**Exercise objective**
Repeat the listing below word for word, stopping after the line that contains "wall_flare = 9.0".

Data items:
____

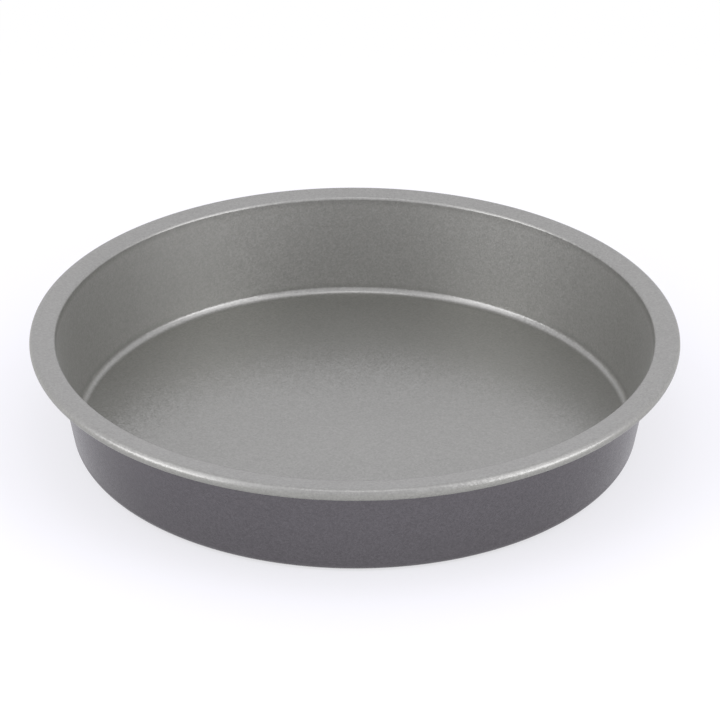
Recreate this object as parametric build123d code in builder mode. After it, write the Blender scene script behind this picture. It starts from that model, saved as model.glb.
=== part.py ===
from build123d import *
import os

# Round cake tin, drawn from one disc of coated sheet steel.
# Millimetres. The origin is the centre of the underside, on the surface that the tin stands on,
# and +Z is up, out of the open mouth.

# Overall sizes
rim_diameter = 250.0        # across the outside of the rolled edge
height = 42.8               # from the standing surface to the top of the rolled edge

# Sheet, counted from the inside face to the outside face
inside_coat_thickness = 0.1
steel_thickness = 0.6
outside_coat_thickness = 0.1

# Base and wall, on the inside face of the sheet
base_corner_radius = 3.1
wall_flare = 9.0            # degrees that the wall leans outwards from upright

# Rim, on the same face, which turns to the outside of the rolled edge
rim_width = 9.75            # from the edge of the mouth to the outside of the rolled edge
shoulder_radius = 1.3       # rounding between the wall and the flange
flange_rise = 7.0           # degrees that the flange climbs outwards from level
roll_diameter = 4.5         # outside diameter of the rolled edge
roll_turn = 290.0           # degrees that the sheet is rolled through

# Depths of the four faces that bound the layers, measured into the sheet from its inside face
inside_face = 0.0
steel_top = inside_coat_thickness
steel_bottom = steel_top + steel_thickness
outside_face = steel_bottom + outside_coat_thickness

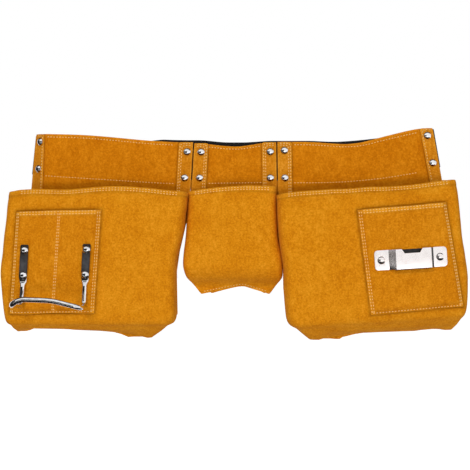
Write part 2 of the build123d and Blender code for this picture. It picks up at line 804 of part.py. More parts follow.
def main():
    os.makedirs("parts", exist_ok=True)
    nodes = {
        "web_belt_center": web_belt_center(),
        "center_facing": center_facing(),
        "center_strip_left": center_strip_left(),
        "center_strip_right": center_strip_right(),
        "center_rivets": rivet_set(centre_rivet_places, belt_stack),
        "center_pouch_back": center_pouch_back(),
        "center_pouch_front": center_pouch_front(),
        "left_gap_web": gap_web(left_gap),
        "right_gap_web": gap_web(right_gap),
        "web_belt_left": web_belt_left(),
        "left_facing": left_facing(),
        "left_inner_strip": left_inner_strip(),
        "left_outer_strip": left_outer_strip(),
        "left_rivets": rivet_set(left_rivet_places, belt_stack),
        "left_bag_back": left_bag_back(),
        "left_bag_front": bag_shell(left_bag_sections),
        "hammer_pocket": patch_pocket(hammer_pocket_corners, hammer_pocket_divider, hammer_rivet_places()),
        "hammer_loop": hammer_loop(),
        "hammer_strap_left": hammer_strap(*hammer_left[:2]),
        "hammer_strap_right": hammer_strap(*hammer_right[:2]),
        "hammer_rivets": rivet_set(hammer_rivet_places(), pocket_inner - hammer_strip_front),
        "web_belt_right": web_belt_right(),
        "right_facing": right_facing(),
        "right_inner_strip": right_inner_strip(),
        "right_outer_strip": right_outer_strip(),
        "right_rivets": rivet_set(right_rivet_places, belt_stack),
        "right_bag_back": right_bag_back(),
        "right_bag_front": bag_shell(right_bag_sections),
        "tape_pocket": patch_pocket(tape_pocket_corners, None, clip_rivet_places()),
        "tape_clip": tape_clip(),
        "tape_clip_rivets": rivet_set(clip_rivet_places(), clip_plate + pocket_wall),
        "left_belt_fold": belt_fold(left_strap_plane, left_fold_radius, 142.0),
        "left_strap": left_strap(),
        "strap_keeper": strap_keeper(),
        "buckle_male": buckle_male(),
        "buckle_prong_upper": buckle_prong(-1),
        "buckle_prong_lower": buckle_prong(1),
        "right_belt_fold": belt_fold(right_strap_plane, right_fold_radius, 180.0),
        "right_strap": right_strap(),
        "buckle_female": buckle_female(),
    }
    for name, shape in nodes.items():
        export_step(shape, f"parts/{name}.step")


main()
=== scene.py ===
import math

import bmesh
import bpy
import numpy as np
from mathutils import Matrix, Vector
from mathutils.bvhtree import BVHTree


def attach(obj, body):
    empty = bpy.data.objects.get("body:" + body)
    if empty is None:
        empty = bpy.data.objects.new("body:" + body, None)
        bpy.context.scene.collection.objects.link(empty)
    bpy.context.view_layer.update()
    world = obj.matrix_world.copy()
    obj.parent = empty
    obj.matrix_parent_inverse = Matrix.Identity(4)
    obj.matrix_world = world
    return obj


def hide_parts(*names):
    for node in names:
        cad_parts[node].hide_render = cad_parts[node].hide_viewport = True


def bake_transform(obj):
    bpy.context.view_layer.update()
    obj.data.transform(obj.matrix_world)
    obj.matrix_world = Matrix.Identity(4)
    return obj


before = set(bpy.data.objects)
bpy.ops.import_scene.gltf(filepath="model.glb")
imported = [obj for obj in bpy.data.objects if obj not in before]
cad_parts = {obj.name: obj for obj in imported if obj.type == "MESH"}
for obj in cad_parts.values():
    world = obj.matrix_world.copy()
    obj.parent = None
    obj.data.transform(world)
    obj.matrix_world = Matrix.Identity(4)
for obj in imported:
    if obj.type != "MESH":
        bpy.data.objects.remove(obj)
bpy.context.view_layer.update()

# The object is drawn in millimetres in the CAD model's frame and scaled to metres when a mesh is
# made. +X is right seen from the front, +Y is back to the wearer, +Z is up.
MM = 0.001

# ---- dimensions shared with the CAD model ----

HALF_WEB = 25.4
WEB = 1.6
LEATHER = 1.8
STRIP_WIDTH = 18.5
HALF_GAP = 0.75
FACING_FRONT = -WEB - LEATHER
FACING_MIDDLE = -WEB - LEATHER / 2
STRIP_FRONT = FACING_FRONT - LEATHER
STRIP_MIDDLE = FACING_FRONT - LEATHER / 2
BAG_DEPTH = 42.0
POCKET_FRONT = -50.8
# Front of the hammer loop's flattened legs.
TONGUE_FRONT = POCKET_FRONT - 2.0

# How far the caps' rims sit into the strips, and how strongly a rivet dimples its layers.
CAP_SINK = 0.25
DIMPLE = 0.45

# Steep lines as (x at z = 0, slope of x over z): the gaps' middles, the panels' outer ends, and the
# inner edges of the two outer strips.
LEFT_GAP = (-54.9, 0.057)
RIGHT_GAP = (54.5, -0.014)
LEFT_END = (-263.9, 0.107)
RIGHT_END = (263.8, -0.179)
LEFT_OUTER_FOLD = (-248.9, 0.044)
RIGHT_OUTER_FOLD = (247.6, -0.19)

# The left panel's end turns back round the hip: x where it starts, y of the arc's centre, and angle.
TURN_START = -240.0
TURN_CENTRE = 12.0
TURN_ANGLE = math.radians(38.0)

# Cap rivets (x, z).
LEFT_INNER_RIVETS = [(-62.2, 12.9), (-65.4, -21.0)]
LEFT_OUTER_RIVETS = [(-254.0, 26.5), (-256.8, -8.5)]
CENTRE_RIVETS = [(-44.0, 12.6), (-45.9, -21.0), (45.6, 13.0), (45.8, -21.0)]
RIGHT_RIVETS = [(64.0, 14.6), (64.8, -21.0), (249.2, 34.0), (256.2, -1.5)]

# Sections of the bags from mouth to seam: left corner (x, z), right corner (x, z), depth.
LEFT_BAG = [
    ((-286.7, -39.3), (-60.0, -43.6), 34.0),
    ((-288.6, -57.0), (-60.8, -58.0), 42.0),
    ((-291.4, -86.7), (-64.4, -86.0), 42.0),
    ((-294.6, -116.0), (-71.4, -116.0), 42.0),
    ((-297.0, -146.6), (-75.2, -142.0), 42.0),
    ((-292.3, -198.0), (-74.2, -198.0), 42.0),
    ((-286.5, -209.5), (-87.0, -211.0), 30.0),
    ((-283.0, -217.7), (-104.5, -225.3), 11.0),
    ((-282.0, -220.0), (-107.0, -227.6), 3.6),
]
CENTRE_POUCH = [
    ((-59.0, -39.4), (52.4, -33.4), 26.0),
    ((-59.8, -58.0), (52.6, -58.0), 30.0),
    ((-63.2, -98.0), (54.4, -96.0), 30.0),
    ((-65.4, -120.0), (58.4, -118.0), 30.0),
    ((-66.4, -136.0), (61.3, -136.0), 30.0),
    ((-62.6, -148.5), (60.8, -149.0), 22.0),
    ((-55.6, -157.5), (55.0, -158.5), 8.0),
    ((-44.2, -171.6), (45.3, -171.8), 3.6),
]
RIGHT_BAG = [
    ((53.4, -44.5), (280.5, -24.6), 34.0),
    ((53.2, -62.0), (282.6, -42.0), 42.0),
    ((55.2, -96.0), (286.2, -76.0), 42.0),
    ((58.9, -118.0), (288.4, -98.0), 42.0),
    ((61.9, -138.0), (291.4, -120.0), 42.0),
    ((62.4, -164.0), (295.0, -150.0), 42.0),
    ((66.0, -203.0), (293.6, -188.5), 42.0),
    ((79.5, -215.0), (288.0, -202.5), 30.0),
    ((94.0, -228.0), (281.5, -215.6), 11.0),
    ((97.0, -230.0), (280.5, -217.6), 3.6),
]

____

**Finished task**
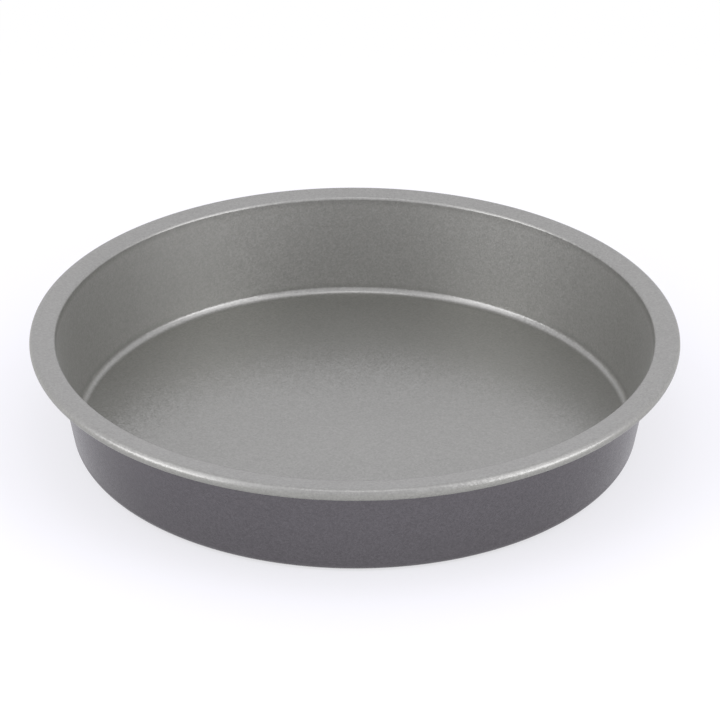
Recreate this object as parametric build123d code in builder mode. After it, write the Blender scene script behind this picture. It starts from that model, saved as model.glb.
=== part.py ===
from build123d import *
import os

# Round cake tin, drawn from one disc of coated sheet steel.
# Millimetres. The origin is the centre of the underside, on the surface that the tin stands on,
# and +Z is up, out of the open mouth.

# Overall sizes
rim_diameter = 250.0        # across the outside of the rolled edge
height = 42.8               # from the standing surface to the top of the rolled edge

# Sheet, counted from the inside face to the outside face
inside_coat_thickness = 0.1
steel_thickness = 0.6
outside_coat_thickness = 0.1

# Base and wall, on the inside face of the sheet
base_corner_radius = 3.1
wall_flare = 9.0            # degrees that the wall leans outwards from upright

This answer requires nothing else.